「妖怪ウォッチ」クロスメディア戦略の功と罪:ヒットの裏側ニャン!(2/3 ページ)
アニメや漫画だけでなく、ゲームソフトやグッズの売れ行きも好調な、子どもに大人気の「妖怪ウォッチ」。なぜ、妖怪ウォッチはここまでのヒット作となったのか。今回は、ヒットの裏を探ります。
レベルファイブのターゲットユーザー
レベルファイブのターゲットユーザーの大きな特徴は、従来、ゲーム市場が対象としてきた小学、中学生の層です。スマートフォンのような汎用機ではなく、ニンテンドー3DSなどの専用のハードが必要になる家庭用ゲームソフト市場で、昨今20代向けの商品が多く展開される中、レベルファイブはターゲットを変えないままソフトを作り続けてきました。
コアなゲーマー層には物足りないストーリー・システムだと評されることも少なくありませんが、それでも子供向けの市場で成功を収めてきたことは事実です。
ここまでは年齢という視点で、レベルファイブのターゲットユーザーについて述べてきました。次は、プレイヤータイプという視点で述べていきます。
この図は「バートルテスト」という分類方法に基づいて、プレイヤータイプの位置付けを表したものです。それぞれのユーザータイプの特徴は、次のようにまとめられます。

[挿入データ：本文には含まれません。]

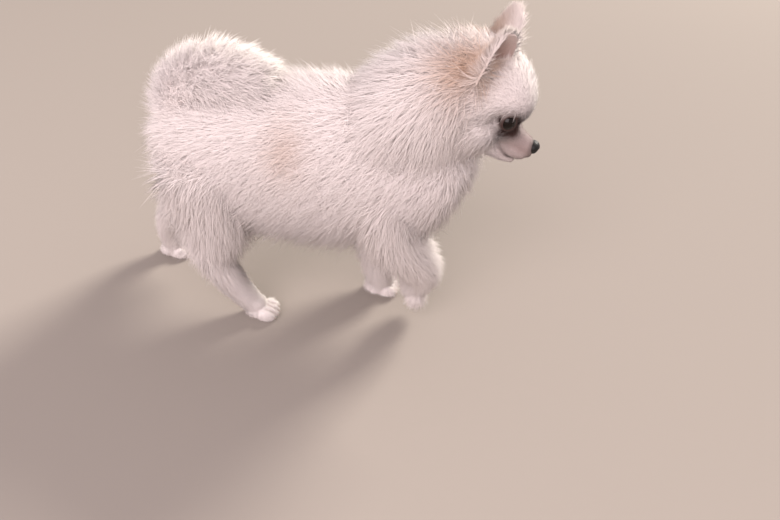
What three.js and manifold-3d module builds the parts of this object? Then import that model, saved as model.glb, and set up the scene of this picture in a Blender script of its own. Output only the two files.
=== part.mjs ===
// A pomeranian puppy at life size, walking, with its right forepaw lifted.
// Millimetres, +Z up, the nose along +X, the dog's left side along +Y, the paws on Z = 0.
import * as THREE from "three";
import { mergeVertices } from "three/addons/utils/BufferGeometryUtils.js";
import Module from "manifold-3d";

const wasm = await Module();
wasm.setup();

// Driving dimensions
const GAP = 0.3; // between nodes that touch
const CHEST_HALF_WIDTH = 40; // under the coat
const CHEST_HALF_HEIGHT = 47;
const BACK_Z = 145; // height of the trunk's centre line
const CHEST_X = 84;
const RUMP_X = -87;
const CORE_DEPTH = 10; // how far the coat's dense core stands off the skin, under half of its depth
const COAT_LENGTH = 34; // trunk locks, root to tip
const RUFF_LENGTH = 36;
const PLUME_LENGTH = 36; // locks of the tail
const LOCK_WIDTH = 26;
const LOCK_THICKNESS = 6;
const LOCK_ROOT_DEPTH = 5;
const SKULL_RADIUS = 33;
const MUZZLE_LENGTH = 28; // from the stop to the front of the nose
const EYE_RADIUS = 6.2;
const EAR_LENGTH = 36;
const EAR_HALF_WIDTH = 16.5;
const EAR_THICKNESS = 2.6;
const PAW_HALF_WIDTH = 11.5;
const PAW_LENGTH = 30;
const HEAD_PLACE = new THREE.Vector3(140, 0, 215); // centre of the skull
const HEAD_YAW = -0.16; // radians, the head turned a little to its right
const HEAD_PITCH = 0.36; // radians, the nose lowered

const COLOURS = { coat: 0xe6d8d0, ear: 0xdcc0a8, skin: 0xb98f84, dark: 0x17120f };

// A seeded random number from 0 to 1, the same on every run
let seed = 20240;
function random() {
  seed = (seed * 1664525 + 1013904223) % 4294967296;
  return seed / 4294967296;
}
const vary = (value, share) => value * (1 + share * (2 * random() - 1));
const TURN = 2 * Math.PI;
const vec = (x, y, z) => new THREE.Vector3(x, y, z);

// Solids and booleans
function solid(geometry, matrix) {
  const bare = new THREE.BufferGeometry();
  const flat = geometry.index ? geometry.toNonIndexed() : geometry;
  bare.setAttribute("position", flat.getAttribute("position").clone());
  if (matrix) bare.applyMatrix4(matrix);
  const merged = mergeVertices(bare, 1e-4);
  return new wasm.Manifold(
    new wasm.Mesh({
      numProp: 3,
      vertProperties: merged.attributes.position.array,
      triVerts: new Uint32Array(merged.index.array),
    }),
  );
}

function join(solids) {
  while (solids.length > 1) {
    const pairs = [];
    for (let i = 0; i < solids.length; i += 2)
      pairs.push(i + 1 < solids.length ? solids[i].add(solids[i + 1]) : solids[i]);
    solids = pairs;
  }
  return solids[0];
}

function largest(whole) {
  const pieces = whole.decompose().filter((piece) => piece.volume() > 0);
  return pieces.reduce((a, b) => (b.volume() > a.volume() ? b : a));
}

function meshOf(name, manifold, colour, roughness) {
  const raw = manifold.getMesh();
  const geometry = new THREE.BufferGeometry();
  const positions = new Float32Array(raw.numVert * 3);
  for (let i = 0; i < raw.numVert; i++)
    positions.set(raw.vertProperties.subarray(i * raw.numProp, i * raw.numProp + 3), i * 3);
  geometry.setAttribute("position", new THREE.BufferAttribute(positions, 3));
  geometry.setIndex(new THREE.BufferAttribute(new Uint32Array(raw.triVerts), 1));
  const material = new THREE.MeshStandardMaterial({ color: colour, roughness, metalness: 0 });
  const mesh = new THREE.Mesh(geometry, material);
  mesh.name = name;
  return mesh;
}

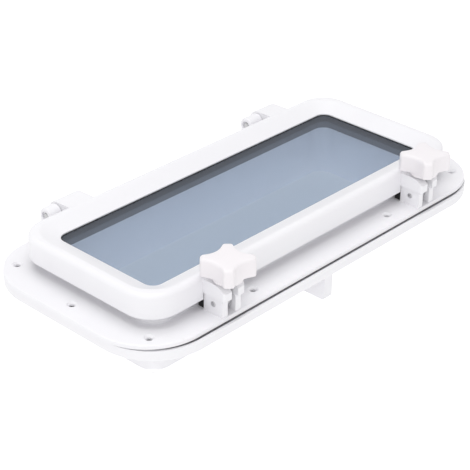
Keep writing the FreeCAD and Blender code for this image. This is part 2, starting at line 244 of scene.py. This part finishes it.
# %% [markdown]
# ## Steel and brass
# The steel is drawn, so its scratches run along X, the way the pins lie: the
# noise is stretched out on that axis. The brass inserts stand upright, and
# their scratches run along Z.
# %% Steel and brass
def turned_metal(name, colour, worn, roughness, stretch):
    material, tree, shader, coords = new_material(name)
    lines = noise(tree, coords, 900.0, 3.0, 0.6, stretch=stretch)
    stain = noise(tree, coords, 90.0, 3.0)
    tree.links.new(blend_colours(tree, band(tree, stain, 0.0, 1.0), colour, worn),
                   shader.inputs["Base Color"])
    tree.links.new(band(tree, lines, roughness - 0.07, roughness + 0.10),
                   shader.inputs["Roughness"])
    shader.inputs["Metallic"].default_value = 1.0
    bump(tree, shader, lines, 0.12, 0.05 * MM)
    return material


stainless = turned_metal("stainless", (0.62, 0.62, 0.63), (0.52, 0.52, 0.53), 0.28, (0.05, 1.0, 1.0))
brass = turned_metal("brass", (0.72, 0.55, 0.28), (0.62, 0.46, 0.22), 0.30, (1.0, 1.0, 0.1))
print("made", stainless.name, "and", brass.name)

# %% [markdown]
# ## Dress the CAD pieces
# The record says which finish each CAD piece has, so one loop assigns them
# all. Their shape stays as it is: the moulded edges are already rounded there.
# %% Assign finishes
FINISHES = {"white_abs": white_abs, "knob_white": knob_white, "tinted_pane": tinted_pane,
            "black_rubber": black_rubber, "dark_plastic": dark_plastic,
            "stainless": stainless, "brass": brass}
for part in frame["record"]["subparts"]:
    nodes[part["node"]].data.materials.clear()
    nodes[part["node"]].data.materials.append(FINISHES[part["material_slot"]])

# %% [markdown]
# ## Building new pieces
# Each new piece is made in a bmesh, already in its place in metres, and then
# turned into an object at the origin. Shading is smooth up to a sharp corner.
# The piece rides on its body and takes the place of the CAD piece it remakes.
# %% Finish a bmesh as a piece
SHARP_FROM = math.radians(40.0)


def finish_piece(bm, name, body, slot, replaced):
    bmesh.ops.remove_doubles(bm, verts=bm.verts, dist=0.0001 * MM)
    bmesh.ops.recalc_face_normals(bm, faces=bm.faces)
    mesh = bpy.data.meshes.new(name)
    bm.to_mesh(mesh)
    bm.free()
    mesh.materials.append(FINISHES[slot])
    mesh.shade_smooth()
    mesh.set_sharp_from_angle(angle=SHARP_FROM)
    piece = bpy.data.objects.new(name, mesh)
    bpy.context.scene.collection.objects.link(piece)
    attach(piece, body)
    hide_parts(*replaced)
    print(name, len(mesh.polygons), "faces")


print("corners are sharp from", round(math.degrees(SHARP_FROM)), "degrees")

# %% [markdown]
# ## The star knobs
# A star knob has four lobes with hollow sides. Seen from above, each hollow is
# an arc about a point outside the knob, and each lobe an arc about the middle.
# The lesser of the two radii is the outline, and a soft minimum rounds the
# corner where they meet.
# %% Outline of the star
LOBE_R = 22.2                       # mm, as in the CAD
WAIST_AT, WAIST_R = 34.0, 19.8      # a hollow's centre and its radius
NO_HOLLOW = 60.0                    # stands for "no hollow in this direction"
SOFT = 1.6                          # mm, how widely the corners are rounded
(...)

- アチーバー(Achiever):ゲーム内で提示された目標を達成することで満足感を覚える傾向が強い
- エクスプローラー(Explorer):ゲーム内の世界に関する新しい発見をすることで充足する
- ソーシャライザー(Socializer):他のプレイヤーとの友好的な関わり合いを好む
- キラー(Killer):他のプレイヤーに対して自身が優越している状態を目指す
このプレイヤータイプの分類を前提に、妖怪ウォッチのゲームシステムを見ていきましょう。大きく3つの要素に分けることができます。
- 身近に感じる日常設定の中にコミカルな妖怪が登場し、プレイヤーをゲーム内の世界に違和感なく没入させる「エクスプローラー」
- 200種類以上の妖怪が存在し、コレクター欲をかき立てられる「アチーバー・エクスプローラー」
- 攻撃に秀でた妖怪、防御が得意な妖怪などそれぞれの特徴を持つ妖怪たちを6匹選出し、バトル中は前衛、後衛に振り分けてバトルをする。通信対戦では成績に応じて自分の持つランクが変動する「キラー・アチーバー」
ここまでであれば、見せ方は違えど他のゲームソフトでももちろん同じような構成要素は見られます。しかし、レベルファイブにとってここまで挙げた要素はあくまでもソーシャライザーに対する起爆剤でしかありません。
レベルファイブ最大の強みは、ほとんど毎日友人と顔を合わせる環境にある小中学生の層に対してゲームを先行発売し、間を空けることなくアニメ、コミック、グッズで展開することでゲーム外の世界でも「妖怪ウォッチ」の世界観を共有できる環境を作った点にあります。ゲームソフトだけでは満たせないソーシャライザーのニーズを、レベルファイブは素早いクロスメディア戦略によってつかみました。
また毎年のように新しいシリーズを生むこと、そしてシリーズ展開を加速させることで、ユーザーを飽きさせないことも重要な戦略方針です。
これらは全てCERO A、つまり全年齢向けタイトルであり、CERO B(12歳以上対象)以上のタイトルはほとんどありません。